Just like humans, a dog’s life cycle features specific stages which they transition through as they get older. Dogs transition through the different stages of their life cycle at different speeds, and the rate of ageing is determined by factors such as genetics, nutrition and wellbeing.
While humans go through nine life stages, canines experience just four. And as dogs experience and complete their life cycle at a much faster rate than humans, it’s even more important to really cherish the different stages. These are:
Let’s explore each life stage. The age a dog hits each will depend on the breed.
Puppy – 0-18 months
The puppy stage begins at birth and lasts up until six to 18 months old, depending on the breed of dog. Puppies have no sight or hearing at birth, and cannot regulate their body temperature.
All this starts to change at two to four weeks, when they start to open their eyes, stand up and move around. As their senses begin to develop and their curiosity expands, they will start to take in their surroundings and discover new things on their own.
Things to consider at the puppy stage
- Vaccinations – your pup’s at its most vulnerable to diseases at this stage, so it’s important to keep on track with any necessary jabs
- House training – this is the optimum time for a puppy to learn
Adolescent dog – 6-18 months
Adolescence is the second stage of a canine’s life cycle, and will occur anytime between the ages of six and 18 months, depending on your dog’s breed. At this stage, your dog’s a lot like a human teenager, and will be experience a number of changes, including transformations on the hormonal and physical fronts.
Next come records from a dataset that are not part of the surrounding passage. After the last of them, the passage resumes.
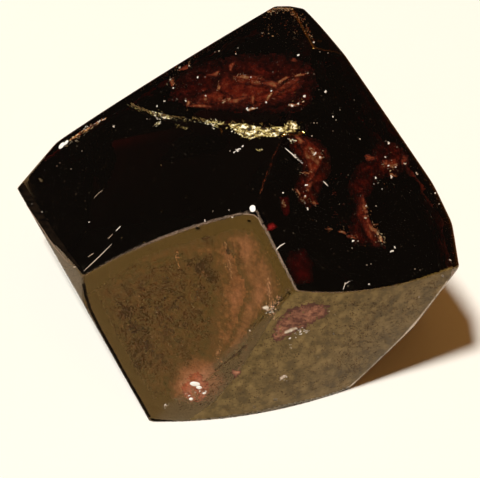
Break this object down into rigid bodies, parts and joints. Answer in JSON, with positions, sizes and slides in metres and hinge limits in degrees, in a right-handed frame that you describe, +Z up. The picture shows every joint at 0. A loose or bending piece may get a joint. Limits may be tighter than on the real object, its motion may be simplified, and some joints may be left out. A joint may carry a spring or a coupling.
{
  "type": "polished garnet crystal",
  "caption": "Loose polished garnet crystal, a blocky many-faceted stone in dark see-through red, resting on a flat face.",
  "frame": {"origin": "on the surface that the stone rests on, under the centre of its bounding box", "axes": "+Z up, -Y towards the two large front faces that meet in the forward edge, +X to the right along the stone's greatest width"},
  "size_m": [0.026, 0.0194, 0.0226],
  "materials": {
    "garnet": "polished, see-through deep red that looks nearly black where it is thick"
  },
  "bodies": {
    "root": {"garnet_crystal": "garnet"}
  },
  "joints": []
}
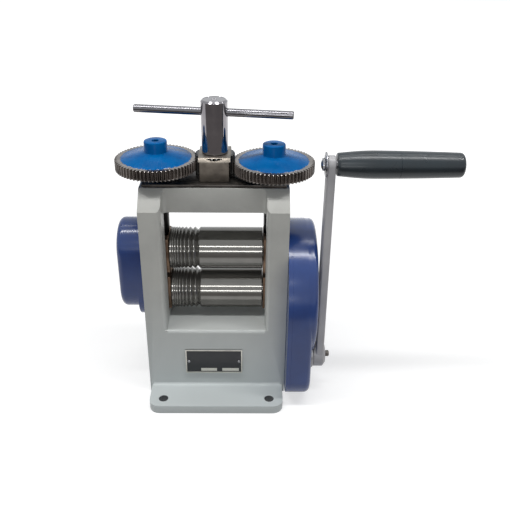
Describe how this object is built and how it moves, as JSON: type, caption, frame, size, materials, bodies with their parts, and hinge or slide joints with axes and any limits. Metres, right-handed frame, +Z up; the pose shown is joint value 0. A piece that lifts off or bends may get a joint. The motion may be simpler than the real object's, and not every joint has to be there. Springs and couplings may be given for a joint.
{
  "type": "jewellers rolling mill",
  "caption": "Bench rolling mill with a pair of grooved and flat steel rolls, geared screw-down with a T-handle on top, reduction gear case and hand crank.",
  "frame": {"origin": "middle of the base casting on the bench face, straight below the roll axes", "axes": "+X along the rolls to the crank side, -Y towards the operator, +Z up"},
  "size_m": [0.3855, 0.1864, 0.358],
  "materials": {
    "frame_paint": "satin warm grey enamel on cast iron",
    "navy_enamel": "gloss deep blue enamel",
    "gear_blue": "bright blue paint on the web, bare dark steel teeth",
    "roll_steel": "hardened and mirror polished steel",
    "machined_steel": "turned steel",
    "dark_steel": "oiled dark steel",
    "block_steel": "ground steel with a warm tint",
    "chrome": "bright chrome",
    "bronze": "machined bronze",
    "arm_paint": "grey paint on flat bar",
    "grip_plastic": "satin black moulded plastic",
    "plate_black": "black plate with a bright border, no lettering"
  },
  "bodies": {
    "frame": {"frame": "frame_paint", "left_cover": "navy_enamel", "right_cover": "navy_enamel", "gear_case_plate": "navy_enamel", "top_plate": "dark_steel", "pinion_block": "block_steel", "crank_inner_bush": "bronze", "crank_outer_bush": "bronze", "nameplate": "plate_black", "left_lower_chock": "bronze", "left_front_spring": "machined_steel", "left_rear_spring": "machined_steel", "left_lead_nut": "bronze", "left_top_plate_screw": "dark_steel", "left_block_screw": "dark_steel", "left_nameplate_rivet": "machined_steel", "right_lower_chock": "bronze", "right_front_spring": "machined_steel", "right_rear_spring": "machined_steel", "right_lead_nut": "bronze", "right_top_plate_screw": "dark_steel", "right_block_screw": "dark_steel", "right_nameplate_rivet": "machined_steel", "case_plate_front_screw": "dark_steel", "case_plate_rear_screw": "dark_steel", "left_cover_lower_screw": "dark_steel", "left_cover_upper_screw": "dark_steel", "case_top_screw": "dark_steel", "case_front_screw": "dark_steel", "case_rear_screw": "dark_steel", "case_foot_screw": "dark_steel"},
    "crank": {"crank_shaft": "machined_steel", "crank_pinion": "dark_steel", "crank_arm": "arm_paint", "crank_bolt": "dark_steel", "grip_axle": "machined_steel", "grip_washer": "machined_steel", "grip_nut": "machined_steel"},
    "grip": {"handle_grip": "grip_plastic"},
    "lower_roll": {"lower_roll": "roll_steel", "lower_sync_gear": "dark_steel", "lower_sync_nut": "dark_steel", "drive_gear": "dark_steel", "drive_gear_nut": "dark_steel"},
    "upper_carriage": {"left_upper_chock": "bronze", "right_upper_chock": "bronze"},
    "upper_roll": {"upper_roll": "roll_steel", "upper_sync_gear": "dark_steel", "upper_sync_nut": "dark_steel"},
    "left_adjuster": {"left_adjusting_gear": "gear_blue", "left_lead_screw": "dark_steel"},
    "right_adjuster": {"right_adjusting_gear": "gear_blue", "right_lead_screw": "dark_steel"},
    "t_spindle": {"adjusting_pinion": "dark_steel", "handle_hub": "chrome"},
    "tommy_bar": {"tommy_bar": "chrome"}
  },
  "joints": [
    {"name": "crank_turn", "type": "hinge", "parent": "frame", "child": "crank", "pos_m": [0.126, -0.04, 0.04942], "axis": [1, 0, 0], "continuous": true},
    {"name": "grip_turn", "type": "hinge", "parent": "crank", "child": "grip", "pos_m": [0.2, -0.04, 0.29882], "axis": [1, 0, 0], "continuous": true},
    {"name": "lower_roll_turn", "type": "hinge", "parent": "frame", "child": "lower_roll", "pos_m": [0, 0, 0.121], "axis": [1, 0, 0], "continuous": true},
    {"name": "adjust_turn", "type": "hinge", "parent": "frame", "child": "t_spindle", "pos_m": [0, 0, 0.3], "axis": [0, 0, 1], "range_deg": [-1560, 455]},
    {"name": "carriage_lift", "type": "slide", "parent": "frame", "child": "upper_carriage", "axis": [0, 0, 1], "range_m": [-0.0051, 0.0015], "deforming": ["left_front_spring", "left_rear_spring", "right_front_spring", "right_rear_spring"]},
    {"name": "upper_roll_turn", "type": "hinge", "parent": "upper_carriage", "child": "upper_roll", "pos_m": [0, 0, 0.1765], "axis": [1, 0, 0], "continuous": true},
    {"name": "left_adjuster_turn", "type": "hinge", "parent": "upper_carriage", "child": "left_adjuster", "pos_m": [-0.06635, 0, 0.28], "axis": [0, 0, 1], "range_deg": [-215, 733]},
    {"name": "right_adjuster_turn", "type": "hinge", "parent": "upper_carriage", "child": "right_adjuster", "pos_m": [0.06635, 0, 0.28], "axis": [0, 0, 1], "range_deg": [-215, 733]},
    {"name": "tommy_bar_slide", "type": "slide", "parent": "t_spindle", "child": "tommy_bar", "axis": [0.9903, -0.1392, 0], "range_m": [-0.07, 0.07]}
  ],
  "couplings": [
    {"joint": "lower_roll_turn", "follows": "crank_turn", "ratio": -0.20588},
    {"joint": "upper_roll_turn", "follows": "crank_turn", "ratio": 0.20588},
    {"joint": "carriage_lift", "follows": "adjust_turn", "m_per_rad": 0.00018651},
    {"joint": "left_adjuster_turn", "follows": "adjust_turn", "ratio": -0.46875},
    {"joint": "right_adjuster_turn", "follows": "adjust_turn", "ratio": -0.46875}
  ]
}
Things to consider at the adolescent stage
- Behavioural changes – you may notice your dog ‘acting out’ in a similar way to a human teen. Attention span will be short, and you may have to deal with some disobedience. The key? Persevere with training at this point
- Sexual maturity – at this stage your dog will have reached sexual maturity. Female dogs will go into heat and be able to have puppies for the first time, and males will start to mark their territory by sniffing and/or urinating
Adult – one to six years
Your dog will reach the adult milestone at between one and six years old. You’ll be happy to know things should be more manageable at this point, as your dog will be used to its environment and behaviour should have settled!
Things to consider at the adult stage
- Ageing – your dog may start showing some signs of ageing at this point. He or she may be less playful, sleep more and seem to be slowing down a little on walks
Senior – six to 10 years
Your dog’s golden years will occur between the ages of six and 10, and it’s the stage where everything starts to slows down. You’ll likely notice that your dog is sleeping more, may be stiffer in the body and slower to move.
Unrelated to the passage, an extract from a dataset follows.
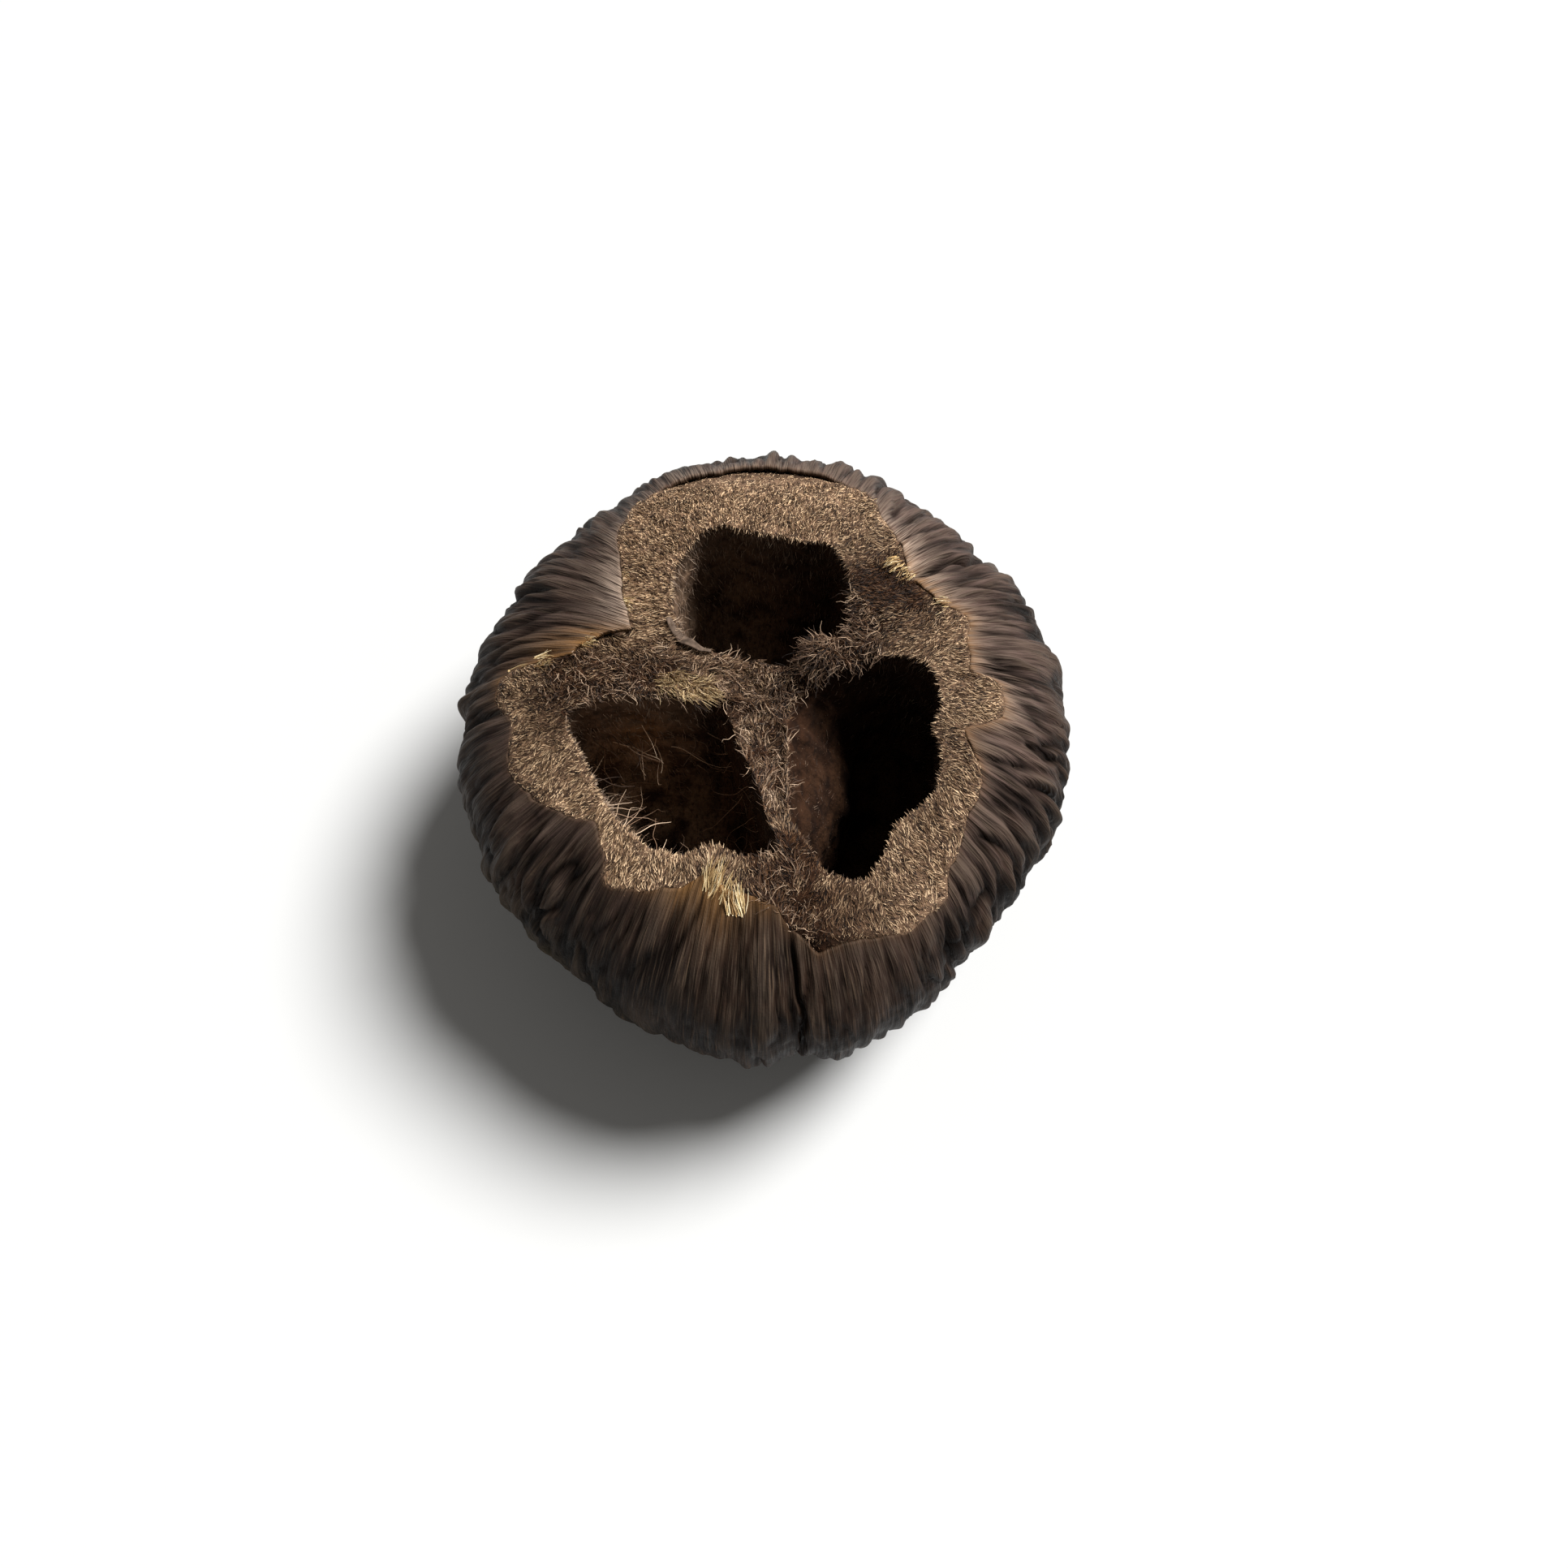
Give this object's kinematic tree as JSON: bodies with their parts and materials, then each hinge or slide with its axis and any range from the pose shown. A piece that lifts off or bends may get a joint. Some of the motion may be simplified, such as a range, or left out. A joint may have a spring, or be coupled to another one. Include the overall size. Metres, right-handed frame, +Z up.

Things to consider at the senior stage
- Exercise – keep walks short and sweet. Little and often as opposed to long treks
- Dental issues – pay close attention to your canine’s pearly whites at this stage, as dental problems are more common with senior dogs. Be mindful of what toys they’re chewing, as well
- Stiff joints – older dogs are likely to experience joint stiffness as decay and muscle weakness set in. Try a supplement designed for older joints to improve mobility and aid comfort
- Vet check-ins – as your dog nears the winter of his or her life, it’s crucial to stay on top of check-ups
Different breeds and sizes of dogs will age at very different rates. And while the Seven Year Rule is, in fact, a myth, it is true that dogs age at a considerably faster rate than humans. All the more reason to cherish every moment!
How old in human years is my 14yrs old Yorkshire Terrier
My boy is a rescued shih Tzu/lassa apsa
He is 13years 8 months old. He had doggie Dementia, losing his eyesight and hearing but he is a very unique dog as no vets can handle him but if I am with him they can do blood tests anything that is needed.
Thankyou for this information,it’s very enlightening! I have two senior pugs 13 and 11.
This will help me understand more of how to help them!